Swietenia mahagoni is a medium-sized semi-evergreen tree growing to 30–35 m tall. The leaves are pinnate, 12–25 cm long, with four to eight leaflets, each leaflet 5–6 cm long and 2–3 cm broad; there is no terminal leaflet. The flowers are small, produced in panicles. The fruit is a woody capsule 5–10 cm long and 3–6 cm broad, containing numerous winged seeds.

The bark in younger specimens is smooth and grayish, becoming darker and furrowed with age. In the U.S. mahoganies are semi-deciduous, losing all or most of their leaves over winter or shedding at the flush of new growth in spring. New leaves emerge blood red to pinkish, quickly becoming a bright, light green and darkening as they mature.

In the Florida Keys and south Florida, the species grows at the northern extent of its range, with individuals reaching 10–15 m tall.

S. mahagoni has been found to exhibit strong wind resistance, frequently surviving major hurricanes.

== Cultivation and protection ==

Supplies of S. mahagoni are very rare due to historic over-harvesting, and most mahogany marketed now comes from other related species, often with faster growth but of lower wood quality.

It is also grown as an ornamental tree in subtropical and tropical regions.
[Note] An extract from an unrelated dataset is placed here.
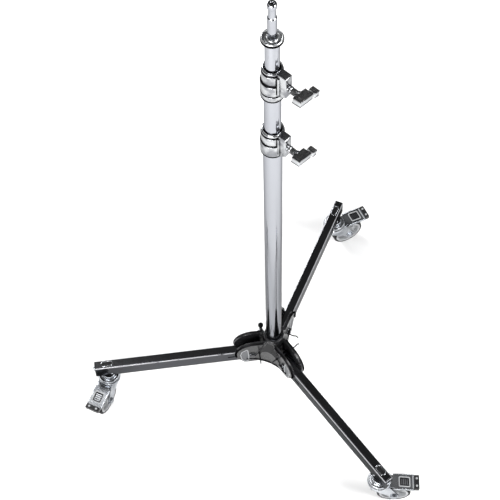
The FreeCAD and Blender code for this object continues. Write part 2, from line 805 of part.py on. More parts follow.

In Florida, it is grown as a street tree and a shade tree.

=== U.S. Federal Experimental Forest ===

Since 1954 the United States government has owned and maintained a 147-acre observation plot of secondary growth S. mahagoni at Estate Thomas on St. Croix, United States Virgin Islands. It is managed jointly by the International Institute of Tropical Forestry with an adjoining privately owned tree farm at Estate Bellevue which belongs to the testamentary estate of Dr. Richard Marshall Bond, a biologist who supervised the establishment of the federal tree farm at Estate Thomas.

=== Legal protection ===

West Indian mahogany is native to southern Florida, and is protected by state, federal and international conservation laws. The species is nationally protected both in Cuba and the Dominican Republic.

Among various provisions, the Lacey Act of 1900 prohibits trade in plants that have been illegally taken, transported or sold, and requires a documented chain of possession for plant products sold in the United States. The Convention on International Trade in Endangered Species of Wild Fauna and Flora (CITES) lists S. mahagoni in Appendix II (only saw-logs, sawn wood and veneers). The International Union for Conservation of Nature (IUCN) classifies S. mahogani as Near Threatened. National assessments marked S. mahagoni as Least Concern in Cuba, Critically Endangered in the Cayman Islands, and Vulnerable in the Dominican Republic. NatureServe considers S. mahagoni to be Vulnerable in Florida. S. mahagoni is also listed as "Threatened" in the Preservation of Native Flora of Florida Act.